Here’s part of the view:
And here are some photos of the outside:
And a couple from the inside:
Next, I visited the Jameos del Agua, which I can only really describe as an entire entertainment complex including a bar, restaurant, and amphitheater built inside and around a lava tube that also has a lake in it. Wow. I know. A lot. The same less-than-intense-appreciation thing happened to me here. I noticed the beauty of the site as well as the cool architecture but I didn’t really see it for what it was—as a part of something bigger.
This is the lava-tube-lake area:
and a really cool bar area:
and a view of part of the complex and ocean beyond:
The next stop on the island-wide tour was a visit to the Jardin De Cactus. It seems ironic but the day I was there was the hottest one and it definitely felt desert-like! The really interesting part of the gardens was the way, once again, where Manrique ties the site’s geography/geology into the architecture of the buildings. In this case, the site, walls, and buildings are built in and into a large depression in the ground. One of the highlights is the wall surrounding the entire area. This site didn’t lend itself as well to photo taking but here are two overview shots:
The part of the Manrique tour that made all the pieces fit together was a visit to the house that he designed and built for himself near Arecife on Lanzarote. The house is located on top of a lava flow from the eruptions of the 1700’s (the same ones I mention in the winery story). The main floor of the house is a “normal” style of house although it’s normal only in that it has square rooms with beautiful features designed by an artist of Manrique’s caliber. I think the highlight of the house is how he’s connected it to several subterranean lava tubes and voids. It’s difficult to adequately show the house and spaces below but here are some attempts…
Outdoor pool area:
Subterranean lounging area (the palm tree is growing up through a hole in the roof):
And a view into one of the subterranean rooms from an opening in the floor in one of the rooms in the “normal” part of the house:
and one last room with his Woman With Her Shadow sculpture:
What made all the pieces come together for me were the various displays throughout the house that showed his painting, sculptural, and architectural work. His work is also on display all over the island in the form of his buildings, lots of signage he designed, and wind-activated sculptures that he designed and the community built. This photo shows three of the wind sculptures—the first being the obvious one front and center.

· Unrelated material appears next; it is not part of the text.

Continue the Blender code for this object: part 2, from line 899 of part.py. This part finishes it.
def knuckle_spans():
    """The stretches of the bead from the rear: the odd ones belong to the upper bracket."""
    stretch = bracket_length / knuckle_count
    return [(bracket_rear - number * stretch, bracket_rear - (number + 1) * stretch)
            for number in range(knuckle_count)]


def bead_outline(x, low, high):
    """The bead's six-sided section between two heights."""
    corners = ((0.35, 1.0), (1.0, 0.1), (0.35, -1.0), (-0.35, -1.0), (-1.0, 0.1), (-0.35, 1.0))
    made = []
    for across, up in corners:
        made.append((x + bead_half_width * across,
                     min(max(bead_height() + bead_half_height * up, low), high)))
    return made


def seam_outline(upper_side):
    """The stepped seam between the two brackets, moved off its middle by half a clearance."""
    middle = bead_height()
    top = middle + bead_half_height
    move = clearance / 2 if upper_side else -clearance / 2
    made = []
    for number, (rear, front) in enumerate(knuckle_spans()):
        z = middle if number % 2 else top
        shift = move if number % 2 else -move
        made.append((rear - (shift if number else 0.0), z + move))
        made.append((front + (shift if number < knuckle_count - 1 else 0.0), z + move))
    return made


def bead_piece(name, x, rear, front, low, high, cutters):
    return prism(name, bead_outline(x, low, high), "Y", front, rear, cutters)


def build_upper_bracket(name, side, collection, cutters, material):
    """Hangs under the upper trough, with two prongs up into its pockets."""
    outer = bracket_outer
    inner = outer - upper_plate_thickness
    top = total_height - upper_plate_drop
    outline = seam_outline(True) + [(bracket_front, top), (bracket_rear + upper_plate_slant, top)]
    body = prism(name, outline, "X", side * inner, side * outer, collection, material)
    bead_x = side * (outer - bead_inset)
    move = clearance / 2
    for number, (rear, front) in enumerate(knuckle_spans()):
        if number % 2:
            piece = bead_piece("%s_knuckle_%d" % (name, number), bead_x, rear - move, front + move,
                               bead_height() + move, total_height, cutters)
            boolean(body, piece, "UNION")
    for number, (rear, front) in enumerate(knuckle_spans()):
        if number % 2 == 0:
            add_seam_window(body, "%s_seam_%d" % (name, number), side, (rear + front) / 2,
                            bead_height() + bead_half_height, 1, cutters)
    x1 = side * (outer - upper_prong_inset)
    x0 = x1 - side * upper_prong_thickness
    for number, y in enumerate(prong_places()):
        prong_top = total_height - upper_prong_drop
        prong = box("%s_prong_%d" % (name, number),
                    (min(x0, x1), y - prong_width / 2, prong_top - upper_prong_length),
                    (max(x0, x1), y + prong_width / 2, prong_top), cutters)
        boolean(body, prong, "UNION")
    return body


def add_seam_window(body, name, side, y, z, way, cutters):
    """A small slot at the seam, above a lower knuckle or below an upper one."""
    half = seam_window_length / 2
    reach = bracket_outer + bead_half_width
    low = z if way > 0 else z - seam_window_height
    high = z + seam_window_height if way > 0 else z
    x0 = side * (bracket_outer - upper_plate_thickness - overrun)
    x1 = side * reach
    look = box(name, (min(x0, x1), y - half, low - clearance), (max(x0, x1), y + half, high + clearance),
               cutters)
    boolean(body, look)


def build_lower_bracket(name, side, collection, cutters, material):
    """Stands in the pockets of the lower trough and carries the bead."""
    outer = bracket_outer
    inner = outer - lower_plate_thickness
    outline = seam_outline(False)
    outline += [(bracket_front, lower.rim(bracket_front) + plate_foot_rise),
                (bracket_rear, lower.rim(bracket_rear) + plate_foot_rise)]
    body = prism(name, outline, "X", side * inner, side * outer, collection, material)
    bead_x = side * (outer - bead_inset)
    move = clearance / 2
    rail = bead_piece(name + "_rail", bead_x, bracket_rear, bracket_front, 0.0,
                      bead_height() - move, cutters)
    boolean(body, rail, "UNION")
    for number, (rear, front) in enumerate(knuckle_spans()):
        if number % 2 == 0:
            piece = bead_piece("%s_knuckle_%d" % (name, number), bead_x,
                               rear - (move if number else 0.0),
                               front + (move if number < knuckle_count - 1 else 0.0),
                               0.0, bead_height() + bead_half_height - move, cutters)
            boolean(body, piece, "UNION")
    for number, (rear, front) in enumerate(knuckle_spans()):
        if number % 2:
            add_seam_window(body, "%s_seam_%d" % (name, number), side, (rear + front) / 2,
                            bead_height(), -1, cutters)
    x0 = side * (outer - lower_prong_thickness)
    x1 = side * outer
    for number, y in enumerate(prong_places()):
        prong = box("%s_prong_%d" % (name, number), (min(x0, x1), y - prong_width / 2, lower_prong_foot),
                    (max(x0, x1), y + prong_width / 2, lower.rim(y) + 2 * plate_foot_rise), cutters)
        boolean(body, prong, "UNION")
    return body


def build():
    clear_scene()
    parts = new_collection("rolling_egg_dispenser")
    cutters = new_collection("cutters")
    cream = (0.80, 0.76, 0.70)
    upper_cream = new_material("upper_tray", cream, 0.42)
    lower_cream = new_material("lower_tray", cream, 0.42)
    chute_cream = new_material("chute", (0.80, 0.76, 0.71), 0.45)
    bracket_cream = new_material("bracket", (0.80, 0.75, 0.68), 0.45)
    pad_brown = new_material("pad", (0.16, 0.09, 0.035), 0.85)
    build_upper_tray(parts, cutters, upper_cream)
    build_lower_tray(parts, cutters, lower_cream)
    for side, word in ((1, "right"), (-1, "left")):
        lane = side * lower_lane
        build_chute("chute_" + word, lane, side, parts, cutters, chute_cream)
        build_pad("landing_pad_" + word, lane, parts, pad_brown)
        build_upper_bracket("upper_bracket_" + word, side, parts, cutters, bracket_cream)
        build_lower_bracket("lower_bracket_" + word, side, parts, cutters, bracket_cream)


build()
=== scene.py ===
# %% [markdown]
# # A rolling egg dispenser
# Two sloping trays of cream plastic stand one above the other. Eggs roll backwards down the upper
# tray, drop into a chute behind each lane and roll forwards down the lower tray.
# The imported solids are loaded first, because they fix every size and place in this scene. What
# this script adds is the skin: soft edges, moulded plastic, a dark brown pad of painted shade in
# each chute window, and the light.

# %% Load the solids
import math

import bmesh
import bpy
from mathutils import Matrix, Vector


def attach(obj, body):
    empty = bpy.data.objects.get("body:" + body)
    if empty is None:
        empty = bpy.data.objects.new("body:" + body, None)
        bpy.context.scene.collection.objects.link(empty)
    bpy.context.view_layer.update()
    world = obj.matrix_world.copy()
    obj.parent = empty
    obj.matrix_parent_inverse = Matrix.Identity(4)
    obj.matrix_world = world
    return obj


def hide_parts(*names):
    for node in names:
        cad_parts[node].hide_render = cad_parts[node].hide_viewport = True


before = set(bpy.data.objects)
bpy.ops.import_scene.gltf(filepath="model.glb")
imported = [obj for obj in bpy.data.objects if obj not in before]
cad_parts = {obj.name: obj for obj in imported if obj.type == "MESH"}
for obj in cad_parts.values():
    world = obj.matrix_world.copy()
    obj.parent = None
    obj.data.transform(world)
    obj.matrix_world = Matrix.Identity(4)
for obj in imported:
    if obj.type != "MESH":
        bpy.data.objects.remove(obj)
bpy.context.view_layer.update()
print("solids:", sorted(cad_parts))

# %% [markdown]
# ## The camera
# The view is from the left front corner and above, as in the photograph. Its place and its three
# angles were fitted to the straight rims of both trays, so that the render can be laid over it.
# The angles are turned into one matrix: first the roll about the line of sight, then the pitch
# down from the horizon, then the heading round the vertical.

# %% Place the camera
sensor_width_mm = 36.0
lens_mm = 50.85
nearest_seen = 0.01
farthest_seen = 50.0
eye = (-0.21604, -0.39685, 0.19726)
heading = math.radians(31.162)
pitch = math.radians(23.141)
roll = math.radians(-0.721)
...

The second is the white one in the background just to the right of the main one. The third one is just above and to the left of the left-most palm tree (it looks really small in this photo but is probably 20 feet tall). It’s hard to make out but is what I’d call a “wire-frame” design.
Once again, a very cool chance encounter with something I would have probably never come across any other way. Manrique and Lanzarote are an amazing pair. The scenery of the island and his creativity make it a picture-perfect paradise.

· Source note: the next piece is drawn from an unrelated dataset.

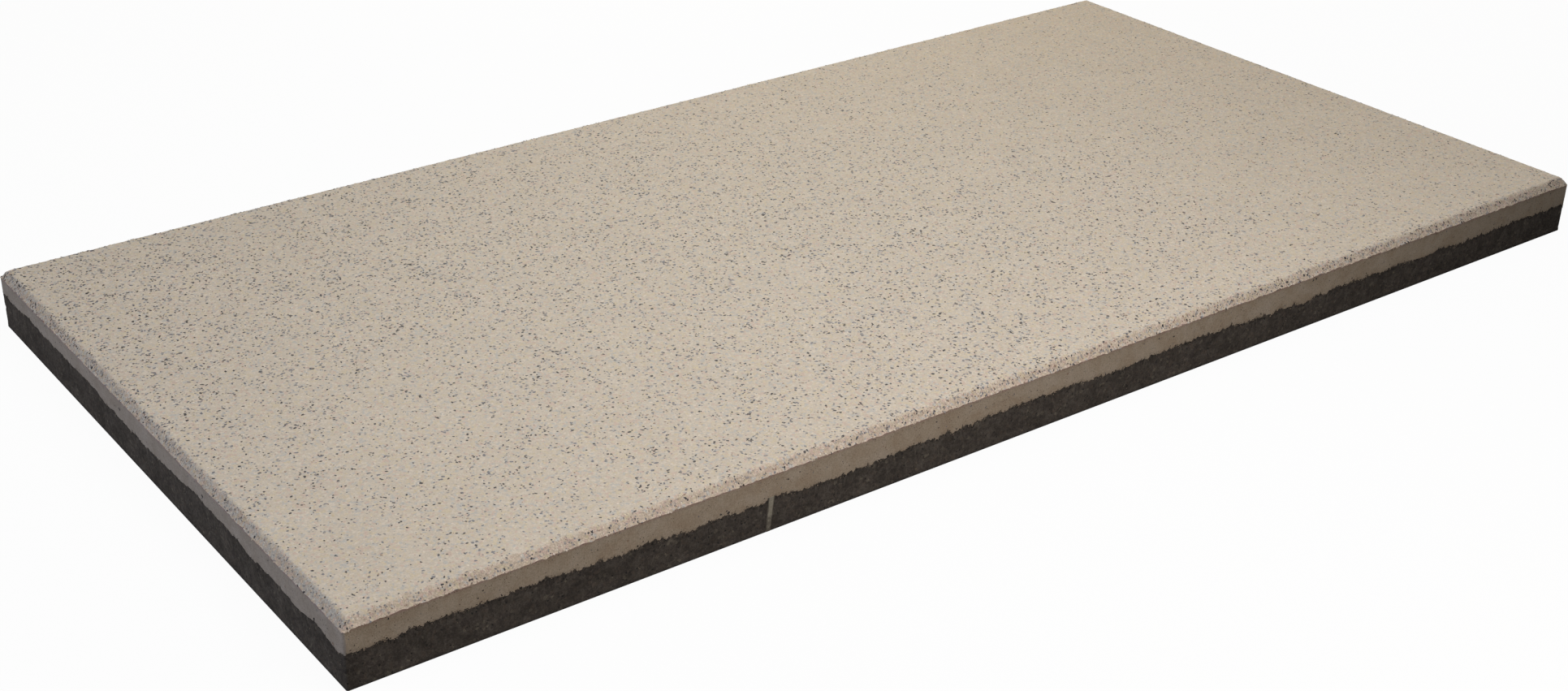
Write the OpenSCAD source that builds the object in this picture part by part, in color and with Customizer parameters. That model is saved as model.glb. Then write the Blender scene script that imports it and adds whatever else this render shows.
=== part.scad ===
// Two-layer pressed slab with a granite-chip face.
// The pale face mix and the dark core mix are pressed together while both are still wet, so the
// surface where they meet is wavy and locks them to each other.
// Frame: origin at the centre of the underside, +X along the length, +Y along the width, +Z up.

/* [Slab] */
// Length of the slab
slab_length = 1000; // [600:10:1200]
// Width of the slab
slab_width = 500; // [300:10:600]
// Thickness of the slab
slab_thickness = 42; // [38:1:80]

/* [Top edge] */
// Width of the chamfer, across the top
chamfer_width = 4; // [1:0.5:8]
// Depth of the chamfer, down the side
chamfer_depth = 5; // [1:0.5:8]

/* [Layers] */
// Height of the core layer where the boundary has no waves
core_height = 22; // [12:1:24]
// Scale of the boundary's waves, where 1 is as pressed and 0 is flat
wave_scale = 1; // [0:0.1:1.2]
// Spacing of the facets that make up the boundary
facet_step = 24; // [16:2:50]

/* [Run of face mix] */
// Distance of the run from the slab's left end, along the front side
run_from_left = 270; // [60:10:500]
// Width of the run where it leaves the face layer
run_top_width = 5; // [3:0.5:10]
// Width of the run at the underside
run_foot_width = 3.5; // [2:0.5:8]
// Distance the run leans to the left on its way down
run_lean = 2; // [0:0.5:6]
// Depth of the run into the core layer
run_depth = 3; // [1:0.5:10]

/* [Hidden] */

// Rise of the boundary above core_height on the front side, as [place along the length, rise]
front_rise = [
    [-0.50, 0], [-0.43, 2], [-0.34, 0], [-0.22, -2], [-0.10, -1.5], [-0.03, 1], [0.03, -0.5],
    [0.11, 1], [0.17, -2], [0.26, 0], [0.40, -1], [0.50, 0]
];
// The same on the left side, as [place along the width, rise]
left_rise = [[-0.50, 0], [-0.40, 2], [-0.25, 2.5], [0, 2], [0.20, 3.5], [0.36, 2.5], [0.50, 4]];

// Waves under the middle of the slab and at its other two sides
middle_wave = 1.6;
long_wave = 370;
short_wave = 230;
// Distance over which a side's own outline fades into the middle
fade = 50;
// How far the cutting shapes reach past the slab
reach = 30;

function base_rise(x, y) =
    middle_wave * (sin(360 * (x + 0.4 * y) / long_wave) + 0.6 * sin(360 * (y - 0.3 * x) / short_wave));

// Share of a side's own outline that is left at a distance from that side
function share(distance) = exp(-pow(max(distance, 0) / fade, 2));

function rise_front(x, y) =
    let (start = base_rise(x, y))
    start + share(y + slab_width / 2) * (lookup(x / slab_length, front_rise) - start);

function rise(x, y) =
    let (start = rise_front(x, y))
    let (left_share = share(x + slab_length / 2) * (1 - share(y + slab_width / 2)))
    start + left_share * (lookup(y / slab_width, left_rise) - start);

function boundary(x, y) = core_height + wave_scale * rise(x, y);

// Block with all four top edges chamfered
module chamfered_block() {
    intersection() {
        rotate([90, 0, 90])
            linear_extrude(height = slab_length, center = true)
                chamfered_section(slab_width);
        rotate([90, 0, 0])
            linear_extrude(height = slab_width, center = true)
                chamfered_section(slab_length);
    }
}

// Section through the slab, as wide as the side that it spans
module chamfered_section(span) {
    shoulder = slab_thickness - chamfer_depth;
    crown = span / 2 - chamfer_width;
    polygon([
        [-span / 2, 0], [span / 2, 0], [span / 2, shoulder],
        [crown, slab_thickness], [-crown, slab_thickness], [-span / 2, shoulder]
    ]);
}

// Everything below the boundary, out past all four sides and down to one deep point
module below_boundary() {
    columns = ceil((slab_length / 2 + reach) / facet_step) * 2 + 1;
    rows = ceil((slab_width / 2 + reach) / facet_step) * 2 + 1;
    function at(i, j) = i * rows + j;
    xs = [for (i = [0:columns - 1]) (i - (columns - 1) / 2) * facet_step];
    ys = [for (j = [0:rows - 1]) (j - (rows - 1) / 2) * facet_step];
    surface_points = [for (x = xs, y = ys) [x, y, boundary(x, y)]];
    deep_point = [0, 0, -slab_length];
    deep = len(surface_points);
    surface_faces = [
        for (i = [0:columns - 2], j = [0:rows - 2], half = [0, 1])
            half == 0
                ? [at(i, j), at(i, j + 1), at(i + 1, j + 1)]
                : [at(i, j), at(i + 1, j + 1), at(i + 1, j)]
    ];
    front = [for (i = [0:columns - 1]) at(i, 0)];
    right = [for (j = [0:rows - 1]) at(columns - 1, j)];
    back = [for (i = [columns - 1:-1:0]) at(i, rows - 1)];
    left = [for (j = [rows - 1:-1:0]) at(0, j)];
    wall_faces = [
        for (side = [front, right, back, left], k = [1:len(side) - 1])
            [side[k - 1], side[k], deep]
    ];
    polyhedron(points = concat(surface_points, [deep_point]), faces = concat(surface_faces, wall_faces));
}

// Narrow tongue of face mix that ran down between the core mix and the mould
module run() {
    root = slab_thickness - chamfer_depth - 1;
    foot_x = run_from_left - slab_length / 2 - run_lean;
    top_x = run_from_left - slab_length / 2;
    translate([0, run_depth - slab_width / 2, 0])
        rotate([90, 0, 0])
            linear_extrude(height = run_depth)
                polygon([
                    [foot_x - run_foot_width / 2, 0], [foot_x + run_foot_width / 2, 0],
                    [top_x + run_top_width / 2, core_height], [top_x + run_top_width / 2, root],
                    [top_x - run_top_width / 2, root], [top_x - run_top_width / 2, core_height]
                ]);
}

module face_layer() {
    color("tan") {
        difference() {
            chamfered_block();
            below_boundary();
        }
        run();
    }
}

module core_layer() {
    color("dimgray")
        difference() {
            intersection() {
                chamfered_block();
                below_boundary();
            }
            run();
        }
}

face_layer();
core_layer();
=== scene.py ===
import math

import bpy
import numpy as np
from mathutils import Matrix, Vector
from mathutils.bvhtree import BVHTree
from mathutils.geometry import delaunay_2d_cdt


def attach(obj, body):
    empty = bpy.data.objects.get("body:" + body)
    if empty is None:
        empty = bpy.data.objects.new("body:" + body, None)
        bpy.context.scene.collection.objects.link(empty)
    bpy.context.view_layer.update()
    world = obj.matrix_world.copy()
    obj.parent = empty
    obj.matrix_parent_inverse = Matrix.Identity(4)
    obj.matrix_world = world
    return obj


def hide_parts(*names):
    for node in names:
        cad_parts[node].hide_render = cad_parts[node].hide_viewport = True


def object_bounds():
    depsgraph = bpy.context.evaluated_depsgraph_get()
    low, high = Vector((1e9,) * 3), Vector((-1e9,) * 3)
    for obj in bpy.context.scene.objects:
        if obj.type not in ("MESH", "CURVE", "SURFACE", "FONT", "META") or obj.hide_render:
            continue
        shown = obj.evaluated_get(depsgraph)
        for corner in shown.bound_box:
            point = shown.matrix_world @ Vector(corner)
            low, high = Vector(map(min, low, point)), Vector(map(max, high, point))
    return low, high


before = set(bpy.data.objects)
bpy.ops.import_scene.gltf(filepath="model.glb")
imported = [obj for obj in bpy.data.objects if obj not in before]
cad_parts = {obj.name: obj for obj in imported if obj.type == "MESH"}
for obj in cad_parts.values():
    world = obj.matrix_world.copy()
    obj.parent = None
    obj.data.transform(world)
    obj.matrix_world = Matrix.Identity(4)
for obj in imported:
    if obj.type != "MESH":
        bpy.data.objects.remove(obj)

# A pressed slab of two layers: a pale face mix full of granite chips on a coarse dark core mix

# ------------------------ sizes, in metres

cad_low, cad_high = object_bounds()
MM = 0.001
TINY = 0.02 * MM
BODY = "root"
FACE_SLOT = "face_stone"
CORE_SLOT = "core_stone"

HALF_X = (cad_high.x - cad_low.x) / 2
HALF_Y = (cad_high.y - cad_low.y) / 2
TOP = cad_high.z
FOOT = cad_low.z

# Mesh spacings: columns round the sides, rows up the sides, and points of the sheets
COLUMN_STEP = 1.0 * MM
FACE_ROWS = 10
CORE_ROWS = 14
CORNER_RADIUS = 1.3 * MM
CORNER_POINTS = 3
COLUMN_JITTER = 0.25
SHEET_JITTER = 0.38

# Bands of points in each sheet: from and to, by distance from the outline, and their spacing
TOP_BANDS = [(0.5 * MM, 8 * MM, 1.15 * MM), (8 * MM, 13 * MM, 2.4 * MM), (13 * MM, 1, 5.2 * MM)]
UNDER_BANDS = [(1 * MM, 8 * MM, 2.5 * MM), (8 * MM, 1, 4.6 * MM)]
HIDDEN_BANDS = [(1.5 * MM, 8 * MM, 3 * MM), (8 * MM, 1, 12 * MM)]


# ------------------------ seeded noise

NOISE_CELLS = 1024


def ease(t):
    """Smooth step from 0 to 1."""
    t = np.clip(t, 0, 1)
    return t * t * (3 - 2 * t)


def between(table, columns, rows):
    """Values between a table's points. Columns and rows each give two indices and the share of the second."""
    i0, i1, s = columns
    j0, j1, t = rows
    near = table[i0, j0] * (1 - s) + table[i1, j0] * s
    far = table[i0, j1] * (1 - s) + table[i1, j1] * s
    return near * (1 - t) + far * t


def noise(seed, size_x, size_y=None):
    """A function of two coordinates that runs smoothly from -1 to 1, with features of that size."""
    table = np.random.default_rng(seed).uniform(-1, 1, (NOISE_CELLS, NOISE_CELLS))
    size_y = size_y or size_x

    def value(x, y):
        u = np.asarray(x, float) / size_x
        v = np.asarray(y, float) / size_y
        i = np.floor(u).astype(int)
        j = np.floor(v).astype(int)
        columns = (i % NOISE_CELLS, (i + 1) % NOISE_CELLS, ease(u - i))
        rows = (j % NOISE_CELLS, (j + 1) % NOISE_CELLS, ease(v - j))
        return between(table, columns, rows)

    return value


# ------------------------ what the CAD says

def node_points(node):
    return np.array([v.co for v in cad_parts[node].data.vertices])


def read_chamfer():
    """Width across the top and depth down the side of the chamfer."""
    points = node_points("face_layer")
    crown = points[points[:, 2] > TOP - TINY, 0].max()
    shoulder = points[points[:, 0] > cad_high.x - TINY, 2].max()
    return cad_high.x - crown, TOP - shoulder


CHAMFER_WIDTH, CHAMFER_DEPTH = read_chamfer()
SHOULDER = TOP - CHAMFER_DEPTH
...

Thanks again to Bernar for being a great host and Gemma for being our part-time tour guide.
My introduction to Manrique’s work was a visit to the Mirador Del Rio, which is a look-out point on the north end of Lanzarote. It is (475 meters) above sea level and is the highest point on the island. It overlooks the ocean and a small island called La Graciosa. What makes this site special isn’t just the view from the top, which is WOW, it’s also the Manrique-designed main building. The building takes advantage of both the geography and geology of the mountain it is on and from the outside looks like a part of the mountain itself. It’s an amazing building on an amazing site that I didn’t really appreciate as much as I should have while I was there.
Here’s part of the view:
And here are some photos of the outside:
And a couple from the inside:
Next, I visited the Jameos del Agua, which I can only really describe as an entire entertainment complex including a bar, restaurant, and amphitheater built inside and around a lava tube that also has a lake in it. Wow. I know. A lot. The same less-than-intense-appreciation thing happened to me here. I noticed the beauty of the site as well as the cool architecture but I didn’t really see it for what it was—as a part of something bigger.

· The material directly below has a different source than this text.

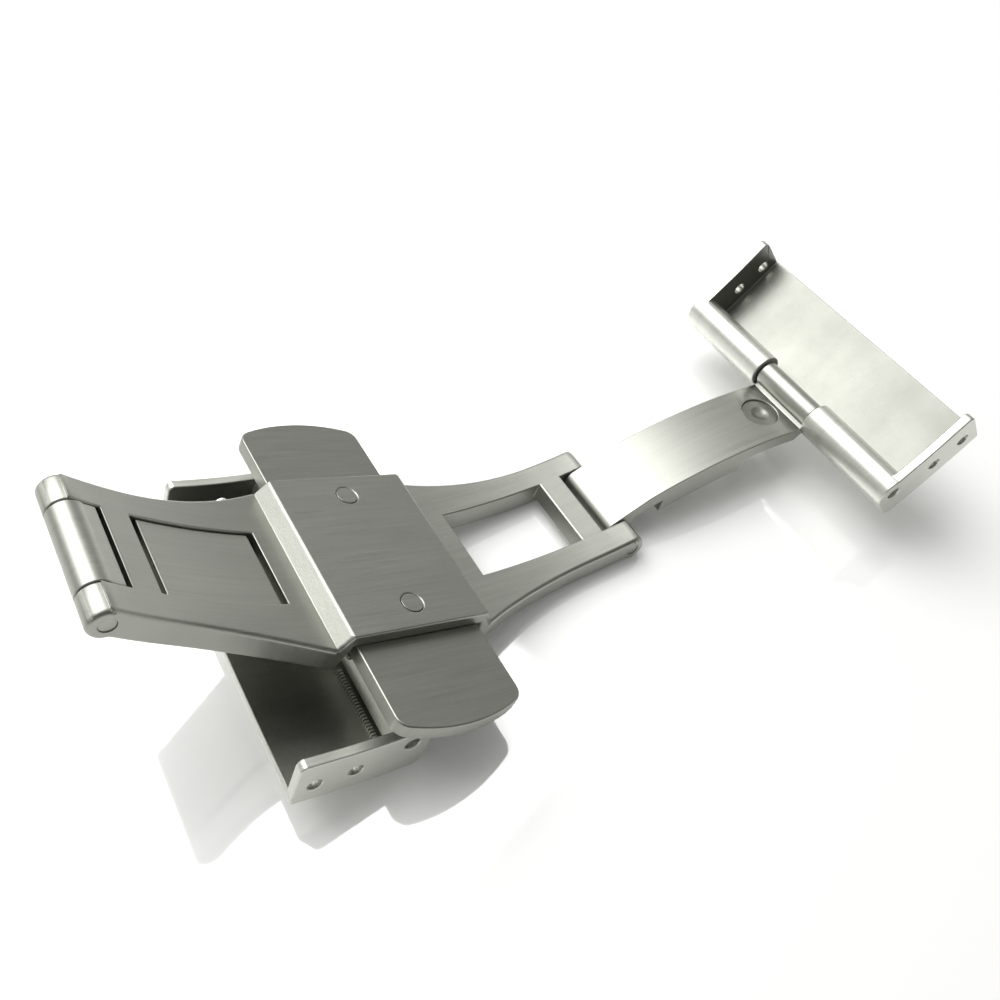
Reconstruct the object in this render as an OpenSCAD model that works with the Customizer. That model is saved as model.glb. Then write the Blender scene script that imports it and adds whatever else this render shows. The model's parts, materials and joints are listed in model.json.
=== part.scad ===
// Deployant clasp for a watch strap: a base with two folding blades, a strap cover
// hinged to each blade, and a pair of push buttons that let the blades go.
// It lies wrist side up, as it was photographed: left half closed, right half open.
// Each half is drawn on the right and closed, then mirrored or swung open.
// In that frame X runs along the strap, Z points at the wrist, and the origin is the
// middle of the wrist face of the base plate.

/* [Base] */
// Length of the raised plate along the strap
plate_l = 8.7; // [8.5:0.1:9.6]
// Width of the raised plate across the strap
plate_w = 11.5; // [11:0.1:13]
// Thickness of the raised plate
plate_t = 0.8; // [0.6:0.05:1]
// How far the side frames lie below the plate
step_h = 0.9; // [0.7:0.05:1.1]
// Length of the bevel between plate and frame
bevel_l = 0.6; // [0.4:0.05:0.9]
// Radius of the frames' wrist face
wrist_r = 34; // [31:0.5:38]
// Thickness of the frames over the folded blades
frame_t = 1; // [0.8:0.05:1.1]
// Thickness of the rails along the two sides of a frame
rail_t = 1.6; // [1.3:0.05:1.65]
// Half width of the two prongs at the end of a frame
prong_half = 4.22; // [3.9:0.05:4.6]
// Radius of the waist between plate and prongs
waist_r = 24; // [20:1:30]
// Distance from the middle to where the waist ends
waist_x = 13.5; // [12.5:0.1:14.5]
// Distance from the middle to the window of a frame
window_x = 6.35; // [6:0.05:7]
// Width of the crossbar between window and fork
crossbar_w = 1.4; // [1:0.05:1.8]
// Distance from the middle to the bottom of the fork
fork_x = 14.65; // [14.4:0.05:14.8]

/* [Blades] */
// Width of a blade
blade_w = 4.9; // [4:0.05:5.4]
// Side clearance between a blade and its fork or window
blade_gap = 0.05; // [0.03:0.01:0.1]
// Thickness of a blade
blade_t = 1; // [0.8:0.05:1.2]
// Gap between a folded blade and the frame above it
fold_gap = 0.1; // [0.06:0.02:0.2]
// How far the pad on a blade stays below the frame's face when folded
pad_drop = 0.15; // [0.1:0.05:0.7]
// Gap at the two ends of the pad in its window
pad_gap = 0.35; // [0.3:0.05:0.6]
// Distance from the middle to the pin in the fork
hinge_x = 16.15; // [16.05:0.05:16.5]
// Radius of the knuckles at the fork
hinge_knuckle_r = 0.9; // [0.8:0.05:1]
// Radius of the pin in the fork
fork_pin_r = 0.4; // [0.3:0.05:0.5]
// How far a blade swings from folded to open
blade_angle = 193.5; // [170:0.5:200]

/* [Strap covers] */
// Outer width of a cover
cover_w = 20; // [18:0.5:24]
// Thickness of the cover sheet
cover_t = 0.6; // [0.5:0.05:0.8]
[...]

This is the lava-tube-lake area:
and a really cool bar area:
and a view of part of the complex and ocean beyond:
The next stop on the island-wide tour was a visit to the Jardin De Cactus. It seems ironic but the day I was there was the hottest one and it definitely felt desert-like! The really interesting part of the gardens was the way, once again, where Manrique ties the site’s geography/geology into the architecture of the buildings. In this case, the site, walls, and buildings are built in and into a large depression in the ground. One of the highlights is the wall surrounding the entire area. This site didn’t lend itself as well to photo taking but here are two overview shots:
The part of the Manrique tour that made all the pieces fit together was a visit to the house that he designed and built for himself near Arecife on Lanzarote. The house is located on top of a lava flow from the eruptions of the 1700’s (the same ones I mention in the winery story). The main floor of the house is a “normal” style of house although it’s normal only in that it has square rooms with beautiful features designed by an artist of Manrique’s caliber. I think the highlight of the house is how he’s connected it to several subterranean lava tubes and voids. It’s difficult to adequately show the house and spaces below but here are some attempts…
Outdoor pool area:
Subterranean lounging area (the palm tree is growing up through a hole in the roof):
And a view into one of the subterranean rooms from an opening in the floor in one of the rooms in the “normal” part of the house:
and one last room with his Woman With Her Shadow sculpture:
What made all the pieces come together for me were the various displays throughout the house that showed his painting, sculptural, and architectural work. His work is also on display all over the island in the form of his buildings, lots of signage he designed, and wind-activated sculptures that he designed and the community built. This photo shows three of the wind sculptures—the first being the obvious one front and center. The second is the white one in the background just to the right of the main one. The third one is just above and to the left of the left-most palm tree (it looks really small in this photo but is probably 20 feet tall). It’s hard to make out but is what I’d call a “wire-frame” design.
Once again, a very cool chance encounter with something I would have probably never come across any other way. Manrique and Lanzarote are an amazing pair. The scenery of the island and his creativity make it a picture-perfect paradise.
Thanks again to Bernar for being a great host and Gemma for being our part-time tour guide.